Jumat, 04 Desember 2009

LIBRARY, SEARCH ROOM SEARCHES AND PATENT AND TRADEMARK

DEPOSITOR LIBRARIES
The Scientific and Technical Information Center of the Patent and Trademark Office at Crystal Plaza 3, 2021 Jefferson Davis Highway, Arlington, Va., has available for public use over 120,000 volumes of scientific and technical books in various languages, about 90,000 bound volumes of periodicals devoted to science and technology, the official journals of 77 foreign patent organizations, and over 12 million foreign patents.
A Search Room is provided where the public may search and examine United States patents granted since 1836. Patents are arranged according to the Patent and Trademark Office classification system of over 400 classes and over 120,000 subclasses. By searching in these classified patents, it is possible to determine, before actually filing an application, whether an invention has been anticipated by a United States patent, and it is also possible to obtain the information contained in patents relating to any field of endeavor. The Search Room contains a set of United States patents arranged in numerical order and a complete set of the Official Gazette.
A Files Information Room also is maintained where the public may inspect the records and files of issued patents and other open records.
Applicants, their attorneys or agents, and the general public are not entitled to use the records and files in the examiners' rooms.
The Search Room is open from 8 a.m. to 8 p.m. Monday through Friday except on Federal holidays.

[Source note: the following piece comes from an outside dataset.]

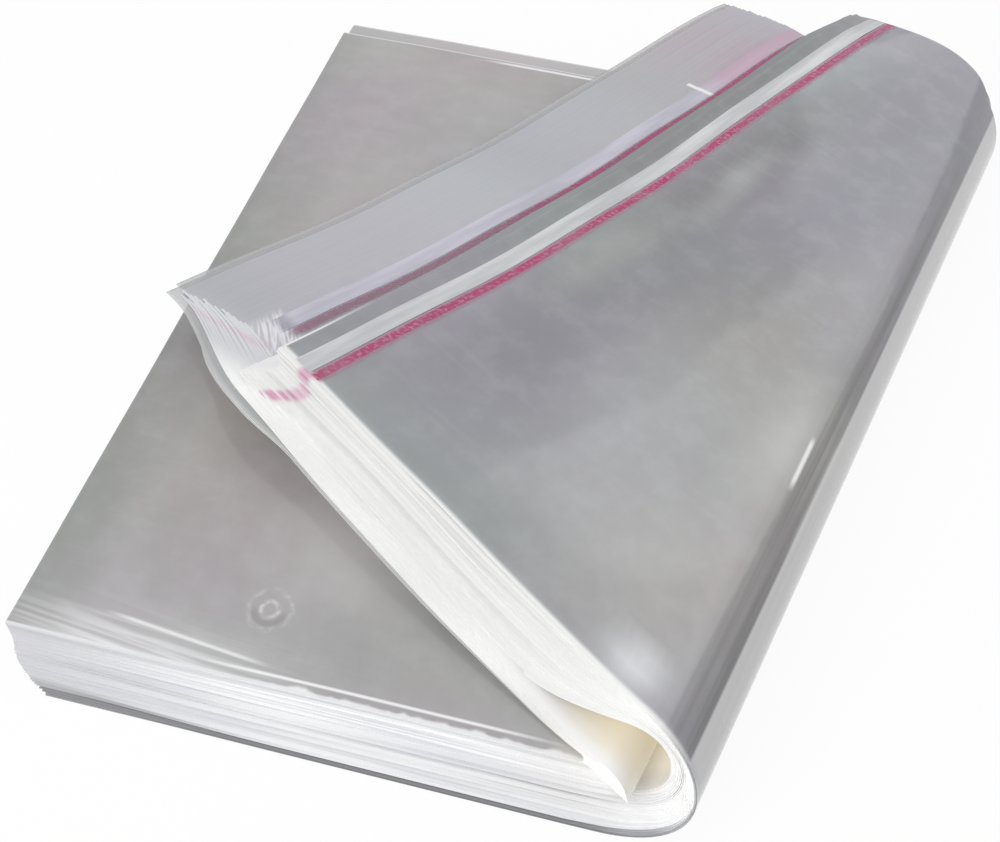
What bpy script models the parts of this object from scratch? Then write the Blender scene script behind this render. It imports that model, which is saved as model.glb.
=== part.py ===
"""A stack of clear self-seal film bags, folded over once along a slanting line.

Metres, +Z up. The fold line runs along +Y and the flat half lies on the ground towards -X. The folded half
turns back over it. The near long edges of the bags face -Y. Bags that lie together are one bundle, and
bundle 1 is on the outside of the fold: lowest on the flat half and highest on the folded half. The fold
springs open, which leaves a pocket between the outer group of bundles and the inner one.
"""

import math

import bmesh
import bpy
from mathutils import Vector

# One bag: its width along the seal, its length from the closed end to the flap's edge
BAG_WIDTH = 0.250
BAG_LENGTH = 0.307

# The seal on the flap, measured back from the flap's edge
LIP = 0.0050
LINER_WIDTH = 0.0055
ADHESIVE_WIDTH = 0.0020
STRIP_THICKNESS = 0.00015
STRIP_GAP = 0.0003

# The bundles
OUTER_BUNDLES = 8
INNER_BUNDLES = 4
BUNDLE_THICKNESS = 0.00065
BUNDLE_GAP = 0.0003

# Air that the bundles take up between them on the folded half, and between the two halves
UPPER_AIR = 0.0003
FACE_GAP = 0.0003
GROUP_GAP = 0.0016

# The fold: its place on the near edge, measured from the closed end, and its slant to the short edges
FOLD_AT = 0.136
FOLD_ANGLE = math.radians(17.0)
INNER_SETBACK = 0.0088
INNER_STEP = 0.0017
INNER_SPRING = 0.0020
POCKET_SPRING = 0.0070

# How steeply the folded half comes down behind the fold, and the radius on which it flattens out
POCKET_EXIT = math.radians(19.0)
OUTER_EXIT = math.radians(4.5)
INNER_EXIT = math.radians(15.0)
OUTER_BLEND = 0.120
INNER_BLEND = 0.100
BLEND_SHARE = 0.90

# How the bundles have slid on each other, square to the fold and along the short edges
OUTER_SLIDE = 0.0064
INNER_SLIDE = -0.0059
SLIDE_POWER = 3
FAN = 0.0062
SKEWED_BUNDLES = (6, 7)
SKEW = 0.0140

# How far the two ends of the flap curl up off the flat half, and over what run behind the fold
NEAR_LIFT = 0.0130
FAR_LIFT = 0.0085
NEAR_RUN = 0.130
FAR_RUN = 0.055
LIFT_SPREAD = 1.35

# Fineness of the bundles' faces, and the most of the length past the fold line that the bend's faces take
FLAT_STEPS = 2
BEND_STEPS = 10
UPPER_STEPS = 14
ROWS = 7
BEND_SHARE = 0.80
SHARP_ANGLE = math.radians(40.0)

PITCH = BUNDLE_THICKNESS + BUNDLE_GAP
BUNDLES = OUTER_BUNDLES + INNER_BUNDLES
FLAT_TOP = BUNDLES * PITCH - BUNDLE_GAP


def clear_scene():
    """Remove whatever the scene holds."""
    for thing in list(bpy.data.objects):
        bpy.data.objects.remove(thing, do_unlink=True)


def make_material(name, colour, roughness):
    """A plain dielectric."""
    material = bpy.data.materials.new(name)
    material.use_nodes = True
    shader = material.node_tree.nodes["Principled BSDF"]
    shader.inputs["Base Color"].default_value = (*colour, 1.0)
    shader.inputs["Roughness"].default_value = roughness
    shader.inputs["Metallic"].default_value = 0.0
    return material


def mix(low, high, share):
    """The value at a share of the way from low to high."""
    return low + (high - low) * share


def clamp(value):
    """The value held between 0 and 1."""
    return min(max(value, 0.0), 1.0)


def ease(value):
    """A smooth rise from 0 to 1."""
    held = clamp(value)
    return held * held * (3.0 - 2.0 * held)


class Fold:
    """The line of one bundle in a cut square to the fold, by its arc length from the bend's start."""

    def __init__(self, start, low, radius, exit_angle, high, blend):
        self.start = start
        self.low = low
        self.radius = radius
        self.exit_angle = exit_angle
        self.bend = radius * (math.pi + exit_angle)
        drop = low + radius * (1.0 + math.cos(exit_angle)) - high
        rise = 1.0 - math.cos(exit_angle)
        self.blend = min(blend, BLEND_SHARE * drop / rise)
        self.ramp = (drop - self.blend * rise) / math.sin(exit_angle)

    def at(self, arc):
        """x, z and heading at an arc length."""
        if arc <= 0.0:
            return self.start + arc, self.low, 0.0
        if arc <= self.bend:
            turn = arc / self.radius
            x = self.start + self.radius * math.sin(turn)
            z = self.low + self.radius * (1.0 - math.cos(turn))
            return x, z, turn
        x = self.start - self.radius * math.sin(self.exit_angle)
        z = self.low + self.radius * (1.0 + math.cos(self.exit_angle))
        arc -= self.bend
        run = min(arc, self.ramp)
        x -= run * math.cos(self.exit_angle)
        z -= run * math.sin(self.exit_angle)
        arc -= run
        if arc <= 0.0:
            return x, z, math.pi + self.exit_angle
        left = max(self.exit_angle - arc / self.blend, 0.0)
        x -= self.blend * (math.sin(self.exit_angle) - math.sin(left))
        z -= self.blend * (math.cos(left) - math.cos(self.exit_angle))
        arc -= self.blend * (self.exit_angle - left)
        return x - arc, z, math.pi + left


def bundle_fold(index):
    """The fold of a bundle, with index 0 on the outside."""
    low = BUNDLE_THICKNESS / 2 + index * PITCH
    inside = BUNDLES - 1 - index
    high = FLAT_TOP + FACE_GAP + BUNDLE_THICKNESS / 2 + inside * (PITCH + UPPER_AIR)
    if index >= OUTER_BUNDLES:
        growth = PITCH + INNER_STEP * math.sin(INNER_EXIT)
        radius = (FACE_GAP + INNER_SPRING + BUNDLE_THICKNESS) / 2 + inside * growth
        return Fold(inside * INNER_STEP - INNER_SETBACK, low, radius, INNER_EXIT, high, INNER_BLEND)
    depth = OUTER_BUNDLES - 1 - index
    pocket_low = BUNDLE_THICKNESS / 2 + (OUTER_BUNDLES - 1) * PITCH
    pocket_high = FLAT_TOP + FACE_GAP + BUNDLE_THICKNESS / 2 + INNER_BUNDLES * (PITCH + UPPER_AIR) + GROUP_GAP
    radius = (pocket_high - pocket_low + POCKET_SPRING) / 2 + depth * PITCH
    share = depth / max(OUTER_BUNDLES - 1, 1)
    exit_angle = mix(POCKET_EXIT, OUTER_EXIT, share)
    return Fold(0.0, low, radius, exit_angle, high + GROUP_GAP, OUTER_BLEND)


def bundle_slide(index):
    """How far a bundle has slid square to the fold, and along the bags' short edges."""
    depth = max(OUTER_BUNDLES - 1 - index, 0) / max(OUTER_BUNDLES - 1, 1)
    along = FAN * index / (BUNDLES - 1)
    if index in SKEWED_BUNDLES:
        along += SKEW
    return mix(INNER_SLIDE, OUTER_SLIDE, depth ** SLIDE_POWER), along


def lift(x, y):
    """How far the folded half is raised where its flap curls up near both ends."""
    across = (y * math.cos(FOLD_ANGLE) + x * math.sin(FOLD_ANGLE)) / BAG_WIDTH
    near = clamp(1.0 - LIFT_SPREAD * across)
    far = clamp(1.0 - LIFT_SPREAD * (1.0 - across))
    return NEAR_LIFT * near * near * ease(-x / NEAR_RUN) + FAR_LIFT * far * far * ease(-x / FAR_RUN)


def sheet_point(fold, slide, along, across, offset):
    """A bundle's point: along from the closed end, across from the near edge, offset out of the fold."""
    square = (along - FOLD_AT) * math.cos(FOLD_ANGLE) - across * math.sin(FOLD_ANGLE)
    line = (along - FOLD_AT) * math.sin(FOLD_ANGLE) + across * math.cos(FOLD_ANGLE)
    arc = square + slide - fold.start
    x, z, heading = fold.at(arc)
    if arc > fold.bend / 2:
        z += lift(x, line)
    return Vector((x + offset * math.sin(heading), line, z - offset * math.cos(heading)))


def stations(fold, slide, across):
    """Lengths along one row of a bundle at which its faces are cut, dense in the bend."""
    slope = math.cos(FOLD_ANGLE)
    bend_start = FOLD_AT + (across * math.sin(FOLD_ANGLE) + fold.start - slide) / slope
    bend_run = min(fold.bend / slope, BEND_SHARE * (BAG_LENGTH - bend_start))
    cuts = [bend_start * step / FLAT_STEPS for step in range(FLAT_STEPS)]
    cuts += [bend_start + bend_run * step / BEND_STEPS for step in range(BEND_STEPS)]
    cuts += [mix(bend_start + bend_run, BAG_LENGTH, step / UPPER_STEPS) for step in range(UPPER_STEPS + 1)]
    return cuts


def sheet_object(name, rows, material):
    """A closed sheet: rows holds, row by row, the pairs of points on its two faces."""
    mesh = bpy.data.meshes.new(name)
    work = bmesh.new()
    outer = [[work.verts.new(pair[0]) for pair in row] for row in rows]
    inner = [[work.verts.new(pair[1]) for pair in row] for row in rows]
    last_row = len(rows) - 1
    last_cut = len(rows[0]) - 1
    for row in range(last_row):
        for cut in range(last_cut):
            for grid in (outer, inner):
                here, there = grid[row], grid[row + 1]
                work.faces.new((here[cut], here[cut + 1], there[cut + 1], there[cut]))
    for row in (0, last_row):
        for cut in range(last_cut):
            work.faces.new((outer[row][cut], outer[row][cut + 1], inner[row][cut + 1], inner[row][cut]))
    for cut in (0, last_cut):
        for row in range(last_row):
            work.faces.new((outer[row][cut], outer[row + 1][cut], inner[row + 1][cut], inner[row][cut]))
    bmesh.ops.recalc_face_normals(work, faces=work.faces)
    work.to_mesh(mesh)
    work.free()
    mesh.shade_smooth()
    mesh.set_sharp_from_angle(angle=SHARP_ANGLE)
    mesh.materials.append(material)
    bpy.context.collection.objects.link(bpy.data.objects.new(name, mesh))


def make_bundle(index, material):
    """One bundle of bags, flat, round the fold and back over itself."""
    fold = bundle_fold(index)
    slide, shift = bundle_slide(index)
    half = BUNDLE_THICKNESS / 2
    rows = []
    for row in range(ROWS + 1):
        across = shift + BAG_WIDTH * row / ROWS
        cuts = stations(fold, slide, across)
        rows.append([[sheet_point(fold, slide, cut, across, side) for side in (half, -half)] for cut in cuts])
    sheet_object(f"bag_bundle_{index + 1:02d}", rows, material)


def facet_point(fold, slide, place, across, offset):
    """A point over a bundle's own facets, so that what lies on them keeps one clearance."""
    cuts = stations(fold, slide, across)
    after = next(step for step, cut in enumerate(cuts) if step and cut >= place)
    share = (place - cuts[after - 1]) / (cuts[after] - cuts[after - 1])
    ends = [sheet_point(fold, slide, cuts[step], across, offset) for step in (after - 1, after)]
    return ends[0].lerp(ends[1], share)


def make_strip(name, index, begin, width, material):
    """A strip on the outer face of a bundle's flap, begin measured from the closed end."""
    fold = bundle_fold(index)
    slide, shift = bundle_slide(index)
    base = BUNDLE_THICKNESS / 2 + STRIP_GAP
    sides = (base + STRIP_THICKNESS, base)
    rows = []
    for row in range(ROWS + 1):
        across = shift + BAG_WIDTH * row / ROWS
        rows.append([
            [facet_point(fold, slide, place, across, side) for side in sides]
            for place in (begin, begin + width)
        ])
    sheet_object(name, rows, material)


def make_seal(name, index, adhesive, liner):
    """The adhesive line on a bundle's flap, and the release liner beside it towards the flap's edge."""
    liner_begin = BAG_LENGTH - LIP - LINER_WIDTH
    adhesive_begin = liner_begin - STRIP_GAP - ADHESIVE_WIDTH
    make_strip(f"adhesive_line_{name}", index, adhesive_begin, ADHESIVE_WIDTH, adhesive)
    make_strip(f"release_liner_{name}", index, liner_begin, LINER_WIDTH, liner)


def centre_on_footprint():
    """Move the meshes so that the origin is below the middle of their box, on the ground."""
    things = [thing for thing in bpy.data.objects if thing.type == "MESH"]
    points = [vertex.co for thing in things for vertex in thing.data.vertices]
    middle = Vector((
        (min(p.x for p in points) + max(p.x for p in points)) / 2,
        (min(p.y for p in points) + max(p.y for p in points)) / 2,
        min(p.z for p in points),
    ))
    for thing in things:
        for vertex in thing.data.vertices:
            vertex.co -= middle


def build():
    """The whole stack."""
    clear_scene()
    film = make_material("clear_film", (0.62, 0.63, 0.65), 0.15)
    adhesive = make_material("pink_adhesive", (0.58, 0.10, 0.27), 0.45)
    liner = make_material("white_liner", (0.80, 0.82, 0.86), 0.30)
    for index in range(BUNDLES):
        make_bundle(index, film)
    make_seal("outer", 0, adhesive, liner)
    make_seal("inner", OUTER_BUNDLES, adhesive, liner)
    centre_on_footprint()


build()
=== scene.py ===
"""Folded stack of clear self-seal film bags: its thin sheets one by one, film materials and a studio."""

import math

import bpy
import numpy as np
from mathutils import Matrix, Vector


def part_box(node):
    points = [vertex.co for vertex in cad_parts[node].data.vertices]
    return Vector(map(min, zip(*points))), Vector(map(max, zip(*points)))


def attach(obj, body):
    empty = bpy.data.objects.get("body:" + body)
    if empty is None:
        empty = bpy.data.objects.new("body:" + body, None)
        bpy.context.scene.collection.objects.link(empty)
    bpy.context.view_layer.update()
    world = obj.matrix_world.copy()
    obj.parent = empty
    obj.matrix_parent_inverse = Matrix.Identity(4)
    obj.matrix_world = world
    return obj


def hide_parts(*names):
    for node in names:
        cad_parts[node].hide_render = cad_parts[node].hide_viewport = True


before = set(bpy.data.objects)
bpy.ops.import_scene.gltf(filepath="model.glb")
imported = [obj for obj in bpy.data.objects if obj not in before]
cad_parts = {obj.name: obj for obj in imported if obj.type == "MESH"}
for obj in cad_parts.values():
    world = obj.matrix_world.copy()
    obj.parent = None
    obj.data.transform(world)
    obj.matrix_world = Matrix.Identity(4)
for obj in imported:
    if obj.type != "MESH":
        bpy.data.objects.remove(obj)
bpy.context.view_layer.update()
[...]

Since a patent is not always granted when an application is filed, many inventors attempt to make their own investigation before applying for a patent. This may be done in the Search Room of the Patent and Trademark Office, and libraries, located throughout the U.S., which have been designated as Patent and Trademark Depository Libraries (PTDL). Patent attorneys or agents may be employed to make a so-called preliminary search through the prior United States patents to discover if the particular device or one similar to it has been shown in some prior patent. This search is not always as complete as that made by the Patent and Trademark Office during the examination of an application, but only serves, as its name indicates a preliminary purpose. For this reason, the Patent and Trademark Office examiner may, and often does, reject claims in an application on the basis of prior patents or publications not found in the preliminary search.
Those who cannot come to the Search Room may order from the Patent and Trademark Office copies of lists of original patents or of cross-referenced patents contained in the subclasses comprising the field of search, or may inspect and obtain copies of the patents at a Patent and Trademark Depository Library. The Patent and Trademark Depository Libraries (PTDLs) receive current issues of U. S. Patents and maintain collections of earlier issued patents and trademark information. The scope of these collections varies from library to library, ranging from patents of only recent years to all or most of the patents issued since 1790.

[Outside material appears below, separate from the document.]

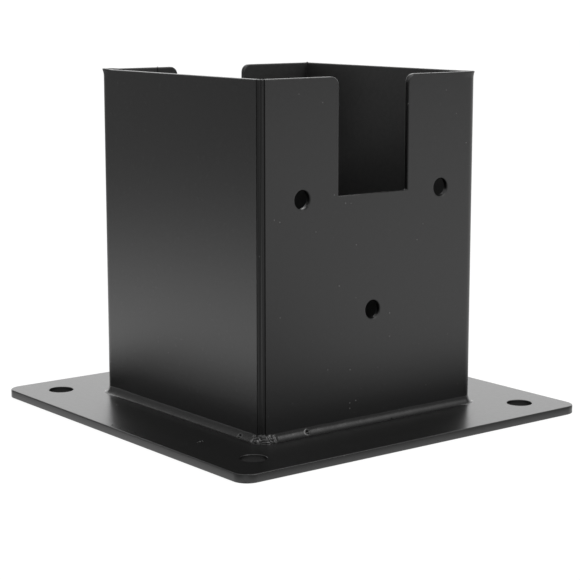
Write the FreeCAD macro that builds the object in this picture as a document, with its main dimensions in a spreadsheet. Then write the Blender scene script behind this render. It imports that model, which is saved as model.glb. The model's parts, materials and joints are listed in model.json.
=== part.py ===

These patent collections are open to public use. Each of the Patent and Trademark Depository Libraries, in addition, offers the publications of the U.S. Patent Classification System (e. g. The Manual of Classification, Index to the U.S. Patent Classification, Classification Definitions, etc.) and other patent documents and forms, and provides technical staff assistance in their use to aid the public in gaining effective access to information contained in patents. The collections are organized in patent number sequence.

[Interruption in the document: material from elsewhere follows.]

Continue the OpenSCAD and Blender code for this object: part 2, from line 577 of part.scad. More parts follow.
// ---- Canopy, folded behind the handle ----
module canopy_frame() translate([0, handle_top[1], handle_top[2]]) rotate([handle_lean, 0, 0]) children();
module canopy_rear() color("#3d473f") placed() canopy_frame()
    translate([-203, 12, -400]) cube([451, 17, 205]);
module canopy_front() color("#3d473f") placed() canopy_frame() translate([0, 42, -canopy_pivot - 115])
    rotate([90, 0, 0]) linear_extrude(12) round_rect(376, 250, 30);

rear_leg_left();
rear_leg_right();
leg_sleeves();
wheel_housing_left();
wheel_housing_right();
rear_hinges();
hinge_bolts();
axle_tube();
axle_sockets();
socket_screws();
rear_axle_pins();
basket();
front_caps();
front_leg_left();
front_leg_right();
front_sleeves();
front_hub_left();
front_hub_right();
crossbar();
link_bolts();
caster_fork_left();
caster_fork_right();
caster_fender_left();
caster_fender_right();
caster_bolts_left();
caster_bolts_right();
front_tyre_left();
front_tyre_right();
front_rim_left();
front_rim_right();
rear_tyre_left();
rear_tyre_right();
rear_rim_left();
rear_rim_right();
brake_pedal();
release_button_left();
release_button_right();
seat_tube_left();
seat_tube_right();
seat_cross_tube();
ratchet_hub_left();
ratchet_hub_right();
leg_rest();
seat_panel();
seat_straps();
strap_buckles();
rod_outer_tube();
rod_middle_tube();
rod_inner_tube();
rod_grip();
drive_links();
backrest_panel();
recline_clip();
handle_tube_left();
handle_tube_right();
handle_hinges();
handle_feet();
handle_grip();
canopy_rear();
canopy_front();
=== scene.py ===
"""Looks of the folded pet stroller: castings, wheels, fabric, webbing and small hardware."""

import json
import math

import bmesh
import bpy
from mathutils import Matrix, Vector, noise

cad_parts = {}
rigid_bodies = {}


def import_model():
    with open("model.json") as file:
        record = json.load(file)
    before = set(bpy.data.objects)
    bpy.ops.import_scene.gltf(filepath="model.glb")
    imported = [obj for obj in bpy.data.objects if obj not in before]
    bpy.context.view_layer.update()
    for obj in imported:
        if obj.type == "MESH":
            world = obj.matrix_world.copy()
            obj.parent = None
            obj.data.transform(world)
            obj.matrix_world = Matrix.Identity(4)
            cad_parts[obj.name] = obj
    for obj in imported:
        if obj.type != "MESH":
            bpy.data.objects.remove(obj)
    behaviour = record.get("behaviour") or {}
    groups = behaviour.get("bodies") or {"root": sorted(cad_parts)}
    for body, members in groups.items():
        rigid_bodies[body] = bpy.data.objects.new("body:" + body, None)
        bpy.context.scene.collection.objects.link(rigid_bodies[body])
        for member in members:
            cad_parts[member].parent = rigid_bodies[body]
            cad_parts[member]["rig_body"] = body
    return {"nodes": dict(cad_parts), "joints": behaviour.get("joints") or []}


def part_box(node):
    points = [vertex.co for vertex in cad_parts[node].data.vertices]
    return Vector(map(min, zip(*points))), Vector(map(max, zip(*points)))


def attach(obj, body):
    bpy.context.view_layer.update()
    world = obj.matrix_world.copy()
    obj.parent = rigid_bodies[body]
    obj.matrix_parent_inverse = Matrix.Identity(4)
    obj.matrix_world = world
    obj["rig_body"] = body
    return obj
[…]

Available in all PTDLs is the Classification And Search Support Information System (CASSIS), computer data base. With various modes, it permits the effective identification of appropriate classifications to search, provides numbers of patents assigned to a classification to permit finding the patents in a numerical file of patents, provides the current classification(s) of all patents, permits word searching on classification titles, abstracts, the Index provides certain bibliographic information on more recently issued patents. Facilities for making paper copies from either microfilm in reader printers or from the bound volumes in paper-to-paper copies are generally provided for a fee.
Due to variations in the scope of patent collections among the Patent and Trademark Depository Libraries and in their hours of service to the public, anyone contemplating the use of the patents at a particular library is advised to contact that library, in advance, about its collection and hours, so as to avert possible inconvenience.